W I T N E S S E T H:
WHEREAS, the Company and Investor are parties to the Purchase
Agreement, which provides for, among other
things, the issuance and sale by the
Company, and the purchase by Investor, of
the Securities; and
WHEREAS, in order to induce Investor to enter into the Purchase
Agreement, the Company agreed to provide to
Investor the registration rights and
other rights set forth herein; and
WHEREAS, the execution of this Agreement is a condition to the
closing
of the transactions contemplated by this
Agreement and the other Transaction
Documents;
NOW, THEREFORE, in consideration of the premises, covenants and
agreements contained in this Agreement, and
for other good and valuable
consideration, the receipt and sufficiency
of which are hereby acknowledged, the
parties hereto hereby agree as follows:
1.
Definitions.
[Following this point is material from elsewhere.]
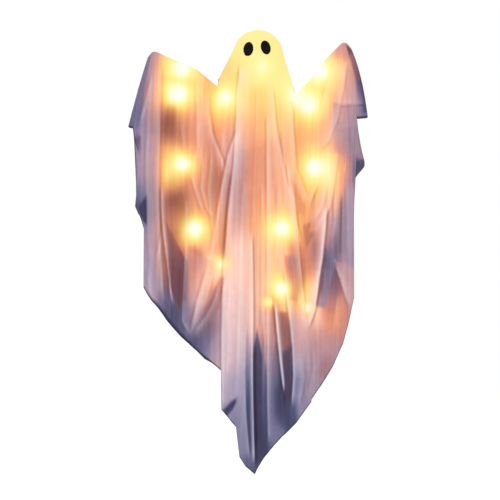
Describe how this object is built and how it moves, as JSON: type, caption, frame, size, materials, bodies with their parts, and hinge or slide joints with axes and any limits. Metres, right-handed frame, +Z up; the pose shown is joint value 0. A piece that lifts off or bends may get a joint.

For the purposes of this Agreement, the following
terms
shall have the following meanings:
"Affiliate" shall mean, with respect to any Person, any other
Person
directly or indirectly controlling
(including, without limitation, all
directors, officers, partners and members
of such Person), controlled by, or
under direct or indirect common control
with, such Person.
"Articles of Incorporation" shall mean the Amended and Restated
Articles of Incorporation of the Company,
as amended from time to time.
"Board of Directors" shall mean the Board of Directors of the
Company,
including any committees thereof.
"Code of Regulations" shall mean the Amended and Restated Code
of
Regulations of the Company, as amended from
time to time.
"Common Stock" shall mean the common shares, without par value, of
the
Company.
"Demand Registration" shall have the meaning set forth in
Section
2.2(a)(i) hereof.
"Equity Securities" shall mean any capital stock or other
equity
interests of the Company, or any security
convertible into, or exercisable for,
any such capital stock or equity interests,
or any security carrying any
warrant, option or other right to subscribe
to or purchase any such capital
stock or equity interests.
"Exchange Act" shall mean the Securities Exchange Act of 1934,
as
amended, and the rules and regulations
promulgated thereunder.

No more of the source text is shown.